# INSTRUCTION
For every line in the data below that contains "part", copy the line.

# INPUT
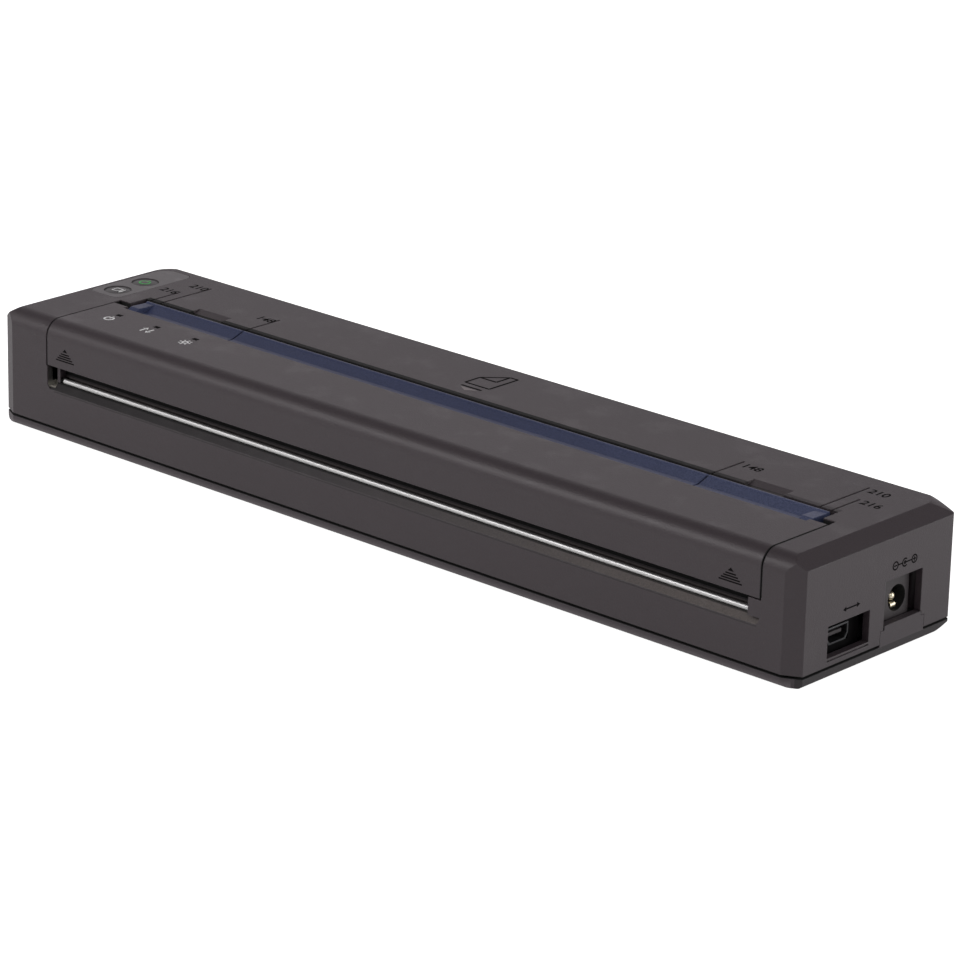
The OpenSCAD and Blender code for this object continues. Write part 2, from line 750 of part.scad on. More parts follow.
module key_board() color("#1f5a36") {
    difference() {
        box([panel_x0 + move_gap, key_post_y[0] - key_post_r, key_board_z],
            [panel_x0 + panel_w - move_gap, power_y + 3, key_board_z + board_t]);
        for (y = key_post_y) rod_z(panel_cx, y, 0, top_z, 0.5);
    }
}

module key_switches() color("#c8c8c8") {
    for (y = [feed_y, power_y]) translate([panel_cx, y, key_board_z + board_t]) {
        box([-2.2, -2.2, 0], [2.2, 2.2, switch_h - key_travel - 0.2]);
        rod_z(0, 0, 0, switch_h - key_travel, 1.1);
    }
}

// ---------------------------------------------------------------- release cover

// Side view of the cover's skin
module cover_skin() {
    intersection() {
        difference() {
            case_side(lip_z, 0, 0);
            case_side(lip_z - 1, wall, top_wall);
        }
        union() {
            translate([front_y - 1, lip_z]) square([cover_depth + 1 - cover_back_r, top_z]);
            translate([front_y - 1, lip_z]) square([cover_depth + 1, top_z - cover_back_r - lip_z]);
            translate([cover_y1 - cover_back_r, top_z - cover_back_r]) circle(cover_back_r);
        }
    }
}

// Side view of an end wall of the cover, with the hinge lug
module cover_cheek() {
    intersection() {
        case_side(lip_z, 0, 0);
        translate([front_y, lip_z]) square([cover_depth - 3, top_z]);
    }
    intersection() {
        case_side(lip_z, 0, 0);
        translate([front_y, hinge_z - lug_r]) square([hinge_y - front_y, 2 * lug_r]);
    }
    translate([hinge_y, hinge_z]) circle(lug_r);
}

module release_cover() color("#403e40") {
    difference() {
        union() {
            along_x(cover_x0, cover_x1) cover_skin();
            for (x = [cover_x0, cover_x1 - lug_w]) along_x(x, x + lug_w) cover_cheek();
            // ledge that carries the paper guide
            box([guide_x0 - 0.5, guide_y0 - 2, guide_seat_z - ledge_t],
                [guide_x1 + 0.5, guide_y0 - tiny, under_top + tiny]);
            box([guide_x0 - 0.5, guide_y0 - 2, guide_seat_z - ledge_t],
                [guide_x1 + 0.5, cover_y1, guide_seat_z]);
            // long rib that stiffens the top
            box([cover_x0 + 2, head_y0 - 2.4, under_top - 3],
                [cover_x1 - 2, head_y0 - 1.2, under_top + tiny]);
            // seats of the springs and bosses of the head's bolts
            for (x = spring_x)
                rod_z(x, spring_y, under_top - 1, under_top + tiny, spring_d / 2 - spring_wire - 0.15);
            for (x = head_bolt_x) rod_z(x, spring_y, bracket_top + 0.4, under_top + tiny, 2);
        }
        box([guide_x0 - 0.1, guide_y0, guide_seat_z], [guide_x1 + 0.1, cover_y1 + 1, top_z + 1]);
        for (x = [cover_x0 - 0.5, cover_x1 - lug_w - 0.5])
            rod_x(x, x + lug_w + 1, hinge_y, hinge_z, hinge_pin_d / 2 + run_gap);
        for (x = led_x)
            box([x - led_a.x, led_y - led_a.y, under_top - 1], [x + led_a.x, led_y + led_a.y, top_z + 1]);
        for (x = head_bolt_x) rod_z(x, spring_y, bracket_top, under_top - 0.6, 0.8);
    }
}

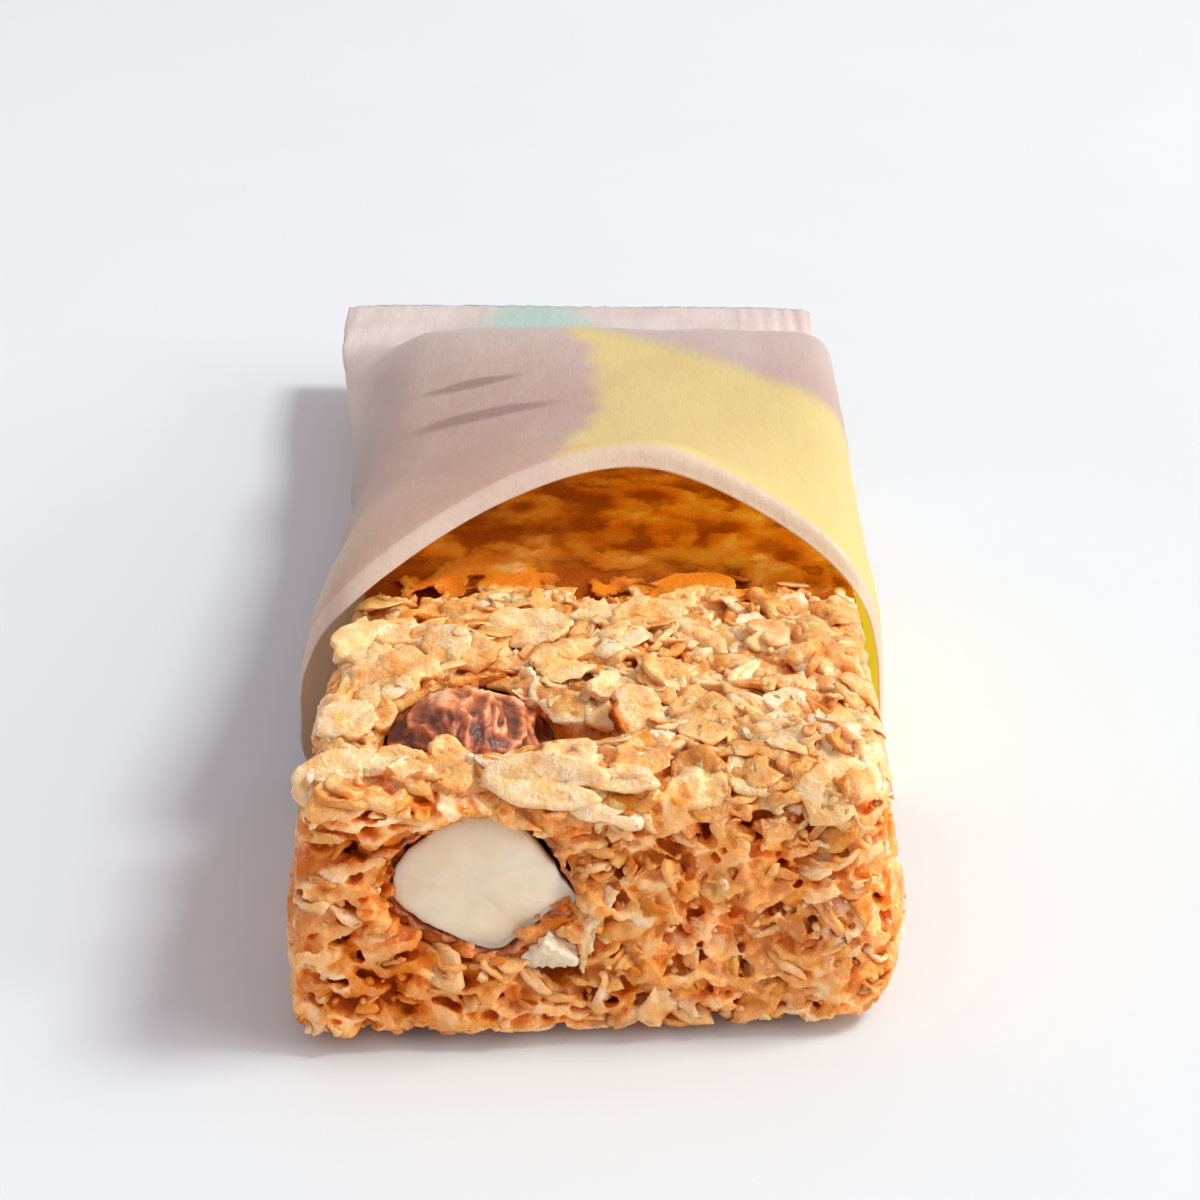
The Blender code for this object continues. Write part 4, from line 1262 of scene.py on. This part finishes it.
# %% Skin left round the cut
def skin_rim():
    """A papery band round the kernel, torn along its front edge and lifting off in places."""
    bm = bmesh.new()
    rings = []
    count = len(outline)
    for step, depth in enumerate((0.0, 0.35, 0.9, 1.8, 3.0)):
        ring = []
        for index, p in enumerate(outline):
            angle = Vector((p.x, p.y, 0)).normalized()
            torn = noise.noise(Vector((angle.x * 2.3, angle.y * 2.3, 1.0))) + 0.6 * noise.noise(
                Vector((p.x * 1.8, p.y * 1.8, 4.0)))
            upper_right = float(smooth_step(0.5, 3.5, 0.6 * p.x + p.y))
            peel = max(torn + 0.35 * upper_right, 0.0) * (1.0 if p.y > -1 else 0.7)
            lift = 0.12 + (0.75 * peel + 0.10) * (1 - step / 4) ** 1.5
            front = (0.0 - 0.8 * torn - 0.5 * upper_right) * (1 - step / 4)
            round_off = math.sqrt(1 - (depth / (NUT_DEPTH + 0.8)) ** 2)
            out = (p.length + lift) / max(p.length, 0.1) * round_off
            ring.append(bm.verts.new((p.x * out, 0.15 + depth + front * 0.7, p.y * out)))
        rings.append(ring)
    bridge(bm, rings)
    bmesh.ops.transform(bm, matrix=nut_place, verts=bm.verts)
    bmesh.ops.recalc_face_normals(bm, faces=bm.faces)
    rim = object_from_bmesh("skin_rim", bm, skin_material)
    wall = rim.modifiers.new("paper", "SOLIDIFY")
    wall.thickness = 0.30
    keep_result(rim)
    set_attribute(rim.data, "ridge", [0.42] * len(rim.data.vertices))
    return rim


finish(skin_rim(), slot="almond_skin")

# %% Oats pressed against the kernel
rng = random.Random(12)
bm = bmesh.new()
for _ in range(150):
    corner = outline[rng.randrange(len(outline))]
    open_side = corner.x > 0.3 and corner.y > 0.9       # a dark gap stays open here
    out = 1 + (rng.uniform(0.30, 0.42) if open_side else rng.uniform(0.08, 0.26))
    at = nut_place @ Vector((corner.x * out, rng.uniform(0.3, 1.4), corner.y * out))
    if rng.random() < 0.55:
        set_oat(bm, rng, at.x, at.y - FRONT, at.z, rng.uniform(1.3, 2.6), rng.uniform(0.9, 1.6),
                rng.uniform(0.4, 0.7), rng.uniform(-40, 40), rng.uniform(-30, 60),
                rng.uniform(-30, 30), tone=rng.uniform(0.1, 0.9), ragged=0.25, curl=0.3, around=18)
    else:
        set_crumb(bm, rng, at.x, at.y - FRONT, at.z, rng.uniform(0.5, 1.2), rng.uniform(0.2, 1.0))
nut_crumbs = object_from_bmesh("nut_crumbs", bm, flake_material)
count = len(nut_crumbs.data.vertices)
set_attribute(nut_crumbs.data, "depth", [0.4] * count)
set_attribute(nut_crumbs.data, "soaked", [0.9] * count)
finish(nut_crumbs)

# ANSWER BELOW
The OpenSCAD and Blender code for this object continues. Write part 2, from line 750 of part.scad on. More parts follow.
The Blender code for this object continues. Write part 4, from line 1262 of scene.py on. This part finishes it.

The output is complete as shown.